The mistake that Americans often make is to use 'too' just like 'very'.
✓ Guest: There are loads of people at this party!
✓ Host: Yes, I'm glad that not too many people came.
The host agrees with the guest that many people came to the party. When he says 'not too many people came' he simply means that the quantity is not excessive. Perhaps 50 people came. That's a lot of people for a house party, but if 200 people had come, that would have been too many.
The mistake that Americans often make is to use 'too' just like 'very'. For example:
✓ Host: Would you like some coffee?
☓ Guest: No thanks. I don't like coffee too much.
Here the guest should say 'very much' or 'that much' or simply 'much'. 'Too much' is totally wrong. If you say that you don't like coffee 'too much' that implies that you do like coffee, but that you are not excessively fond of it.
✓ Alex: You like coffee too much, Bill.
✓ Bill: I like coffee a lot, but I don't like it too much: it's not damaging my health.
This is correct. Bill agrees that he likes coffee a lot; he simply disagrees that he likes it excessively.

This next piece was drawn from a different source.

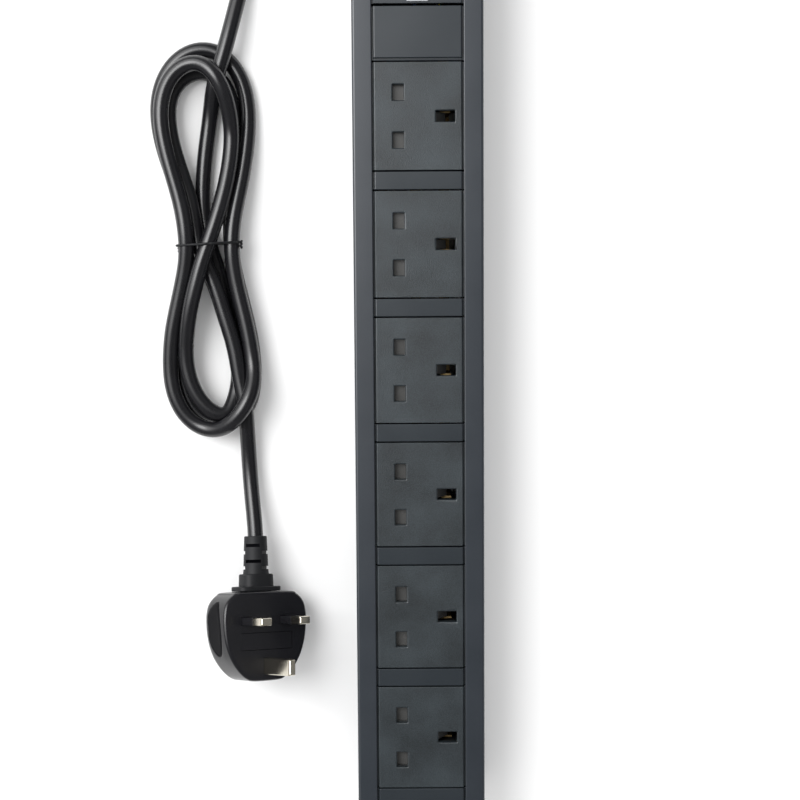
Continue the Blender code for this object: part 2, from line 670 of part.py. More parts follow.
def plug_body():
    back = -PLUG_DEPTH
    levels = [(0.0, 1.0), (-1.0, 0.0), (back + 5.5, 0.0), (back + 2.2, 1.3), (back + 0.6, 3.2), (back, 5.6)]
    rings = [[(x, y, z) for x, y in plug_outline(inset)] for z, inset in levels]
    body = add("plug_body", loft(rings, smooth=True), "plug_plastic", matrix=PLUG_MATRIX)
    cutters = []
    for x in (-PIN_SPREAD / 2, PIN_SPREAD / 2):
        size = (LINE_PIN[0] + 2 * GAP, LINE_PIN[1] + 2 * GAP)
        cutters.append(loft([rectangle(x, PIN_LINE_Y, *size, -8.6), rectangle(x, PIN_LINE_Y, *size, 1)]))
    size = (EARTH_PIN[0] + 2 * GAP, EARTH_PIN[1] + 2 * GAP)
    cutters.append(loft([rectangle(0, EARTH_PIN_Y, *size, -8.6), rectangle(0, EARTH_PIN_Y, *size, 1)]))
    size = (CARRIER[0] + 2 * GAP, CARRIER[1] + 2 * GAP)
    low = -CARRIER[2] - GAP
    cutters.append(loft([rectangle(0, CARRIER_Y, *size, low), rectangle(0, CARRIER_Y, *size, 1)]))
    for i, mesh in enumerate(cutters):
        boolean(body, helper(f"cut_plug_{i}", mesh, matrix=PLUG_MATRIX))


def pin(name, x, y, size):
    width, height, reach = size
    tip = 1.0
    rings = [rectangle(x, y, width, height, -8.3), rectangle(x, y, width, height, reach - tip)]
    rings.append(rectangle(x, y, width - 1.4, height - 1.4, reach))
    add(name, loft(rings), "brass", matrix=PLUG_MATRIX)


def fuse_carrier():
    """A drawer in the pin face: a front plate with a cradle behind it that holds the fuse."""
    width, height, depth = CARRIER
    wall = 1.0
    rings = [rectangle(0, CARRIER_Y, width, height, -depth), rectangle(0, CARRIER_Y, width, height, -0.1)]
    carrier = add("fuse_carrier", loft(rings), "plug_plastic", matrix=PLUG_MATRIX)
    hollow = box(
        (-width / 2 + wall, CARRIER_Y - height / 2 - 1, -depth - 1),
        (width / 2 - wall, CARRIER_Y + height / 2 - wall * 0.6, -1.5),
    )
    boolean(carrier, helper("cut_carrier", hollow, matrix=PLUG_MATRIX))
    diameter, length = FUSE
    cap = 6.0
    profile = [(-length / 2, 0.0), (-length / 2 + cap, 0.0), (-length / 2 + cap, 0.4)]
    profile += [(length / 2 - cap, 0.4), (length / 2 - cap, 0.0), (length / 2, 0.0)]
    rings = []
    for x, inset in profile:
        ring = disc(CARRIER_Y - 0.4, -5.2, diameter / 2 - inset, 0.0, 12)
        rings.append([(x, y, z) for y, z, _ in ring])
    add("fuse_link", loft(rings, smooth=True), "ceramic", matrix=PLUG_MATRIX)


def strain_relief():
    """A ribbed sleeve round the lead, with a collar and a flange against the plug."""
    axis_z = -LEAD_DEPTH
    top = PLUG_HEIGHT / 2 + GAP
    steps = [  # (distance from the plug, half width, half height)
        (0.0, 12.2, 7.0),
        (2.0, 12.2, 7.0),
        (2.0, 8.4, 6.4),
        (8.2, 8.2, 6.3),
        (8.2, 6.6, 6.0),
        (11.0, 5.9, 5.7),
        (11.0, 4.9, 4.9),
        (12.4, 4.9, 4.9),
        (12.4, 6.1, 5.9),
        (18.6, 6.0, 5.8),
        (18.6, 4.9, 4.9),
        (20.0, 4.9, 4.9),
        (20.0, 5.8, 5.7),
        (SLEEVE, 5.7, 5.6),
    ]
    rings = []
    for out, half_x, half_z in steps:
        round_ring = circle(1.0, top + out, 20)
        rings.append([(x * half_x, y, axis_z + z * half_z) for x, y, z in round_ring])
    sleeve = add("strain_relief", loft(rings, smooth=True), "plug_plastic", matrix=PLUG_MATRIX)
    bore = CORD / 2 + GAP
    channel = turned([(top + 6.0, bore), (top + 40, bore)], 16, 0.0, axis_z)
    boolean(sleeve, helper("cut_sleeve", channel, matrix=PLUG_MATRIX))


# ---------------------------------------------------------------- assembly


def build():
    chassis()
    end_bracket("end_bracket_lead", 1)
    end_bracket("end_bracket_far", -1)
    number = 0
    for end in (1, -1):
        for x in (-PORT_X, PORT_X):
            number += 1
            end_screw(f"end_screw_{number}", x, end)
    half_cell, half_line = SOCKET_CELL / 2, JOINT_LINE / 2
    for i, y in enumerate(socket_centres()):
        socket_face(i + 1, y)
        shutter(i + 1, y)
        socket_base(i + 1, y)
        low = y - half_cell
        plain_module(f"spacer_{i + 1}", low - SPACER_CELL + half_line, low - half_line)
    blank_panel()
    bus_end = socket_centres()[0] + 31
    bus_bar("bus_bar_live", -17.5, LINE_X, PIN_SPREAD / 2, "X", bus_end)
    bus_bar("bus_bar_neutral", -1.0, LINE_X, -PIN_SPREAD / 2, "X", bus_end)
    bus_bar("bus_bar_earth", EARTH_X, EARTH_X, 0.0, "Y", bus_end)
    insulator_tray()
    switch_plate()
    switch_body()
    switch_rocker()
    indicator()
    terminals_and_wires()
    gland()
    tube("cord_lead", LEAD_ROUTE, CORD, "cord_pvc", 2.2 * CORD, 3)
    hank()
    hank_tie()
    tube("cord_tail", TAIL_ROUTE, CORD, "cord_pvc", 1.6 * CORD, 3)
    plug_body()
    pin("pin_live", PIN_SPREAD / 2, PIN_LINE_Y, LINE_PIN)
    pin("pin_neutral", -PIN_SPREAD / 2, PIN_LINE_Y, LINE_PIN)
    pin("pin_earth", 0.0, EARTH_PIN_Y, EARTH_PIN)
    fuse_carrier()
    strain_relief()


build()
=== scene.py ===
import math

import bmesh
import bpy
import numpy as np
from mathutils import Matrix, Vector


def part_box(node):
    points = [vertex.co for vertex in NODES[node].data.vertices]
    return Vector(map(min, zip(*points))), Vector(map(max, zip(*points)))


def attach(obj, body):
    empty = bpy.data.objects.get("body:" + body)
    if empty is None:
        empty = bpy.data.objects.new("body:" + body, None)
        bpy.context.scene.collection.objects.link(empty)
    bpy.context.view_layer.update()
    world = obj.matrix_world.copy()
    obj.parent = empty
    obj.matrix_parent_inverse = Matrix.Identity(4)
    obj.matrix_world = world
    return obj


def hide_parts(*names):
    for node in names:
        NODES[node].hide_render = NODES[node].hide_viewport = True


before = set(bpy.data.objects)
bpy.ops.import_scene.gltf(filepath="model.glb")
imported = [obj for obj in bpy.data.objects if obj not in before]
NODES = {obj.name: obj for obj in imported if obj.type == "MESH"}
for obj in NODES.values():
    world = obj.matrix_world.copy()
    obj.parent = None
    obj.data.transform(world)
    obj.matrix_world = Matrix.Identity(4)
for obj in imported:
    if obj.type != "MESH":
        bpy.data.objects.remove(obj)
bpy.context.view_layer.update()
MM = 0.001

# ---------------------------------------------------------------- sizes, in millimetres
CORD = 7.8
TIE_WIRE = 1.2
TIE_Y = 58.9

PLUG_ROLL = math.radians(38)
PLUG_PITCH = math.radians(11.5)
PLUG_YAW = math.radians(1)
PLUG_FACE = Vector((-75.9, -134.5, 31.0))
LEAD_DEPTH = 9.5  # lead's axis behind the pin face
PLUG_TURN = Matrix.Rotation(-PLUG_PITCH, 4, "X") @ Matrix.Rotation(PLUG_ROLL, 4, "Y")
PLUG_MATRIX = Matrix.Translation(PLUG_FACE * MM) @ Matrix.Rotation(PLUG_YAW, 4, "Z") @ PLUG_TURN


def mm(*point):
    return Vector(point) * MM


def node_box(name):
    """A CAD node's lowest and highest corners, in millimetres."""
    low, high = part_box(name)
    return low / MM, high / MM


# ---------------------------------------------------------------- camera


def make_camera():
    data = bpy.data.cameras.new("camera")
    data.lens = 67.5
    data.sensor_width = 36.0
    camera = bpy.data.objects.new("camera", data)
    camera.location = (-0.00888, 0.05072, 0.75929)
    camera.rotation_euler = (math.radians(-5.361), 0.0, math.radians(-0.380))
    bpy.context.scene.collection.objects.link(camera)
    bpy.context.scene.camera = camera


make_camera()

# ---------------------------------------------------------------- materials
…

A particularly common expression among Americans is 'too bad'. This is now quite common in the UK too, but it doesn't make sense. If something can be too bad then it follows that it can also be the right amount of bad, which is a contradiction in terms. Americans also say 'not too bad'. If something is not too bad then it must be the correct level of bad, which, again, is a contradiction in terms.
☓ The film wasn't too bad.
I hope you’ve enjoyed this post. Be careful when watching American TV: it’s a great resource but you don’t want to pick up any bad habits.